E. Lockhart’s, The Disreputable History of Frankie Landau-Banks, could not be a more fitting work for Gen Z, which is now fully submerged in third-wave feminism and awareness of gender inequality. A brilliantly worded novel bound to get you to start a grassroots version of the Women’s March in your hometown, or to take a close look at the deeper meaning behind things your beau’s casual remark, Frankie’s perspective and fearlessness demolishes everything we thought we knew about tradition, sexism, and the power of, what Hillary Clinton would gladly deem, a fellow nasty woman.
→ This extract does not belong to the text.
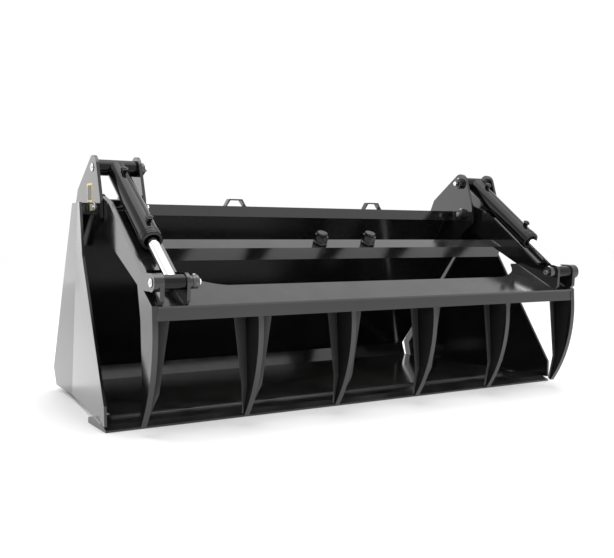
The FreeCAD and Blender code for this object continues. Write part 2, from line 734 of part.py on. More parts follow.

Frankie Landau-Banks, a rising sophomore at Alabaster Preparatory Academy in Northern Massachusetts, is at odds with herself. Until this point, she’s been the scrawny, bushy-haired, version of her older sister, Zada, and was perfectly fine with flying under the radar. Now, with help from some leave-in-conditioner and puberty lessons coming to life, Frankie’s world of reading, studying, Debate Club, transforms into that of boyfriends, makeup, and old-fashioned sleuthing.
After following her lacrosse-stick-wielding, keg-party-throwing, it-boy sweetheart Matthew Livingston when he ditches her at a party, she discovers a secret society of Alabaster boys -dubbed, “The Loyal Order of the Basset Hounds,” Matthew appears to lead the effort to revamp their wilting reputation as the school’s most controversial and mysterious secret society.
With familial connections to the Order, Frankie single-handedly and surreptitiously gains control of the Basset Hounds and argues the hierarchy, views, and traditions of the school through pranks and artfully curated statements.
All the while, she tries to hang on to her rocky relationship with Matthew, consider her changing views on rules and the role people expect her to play, and even confront the internal grammatical battle she has with herself, investigating neglected positive words (“gruntled” instead of “disgruntled”) in the English language.
A sharp social spectacle that remains relevant today, The Disreputable History of Frankie Landau Banks should top the reading lists of all young feminists everywhere, or, simply, those who have a passion for fantastic wordplay.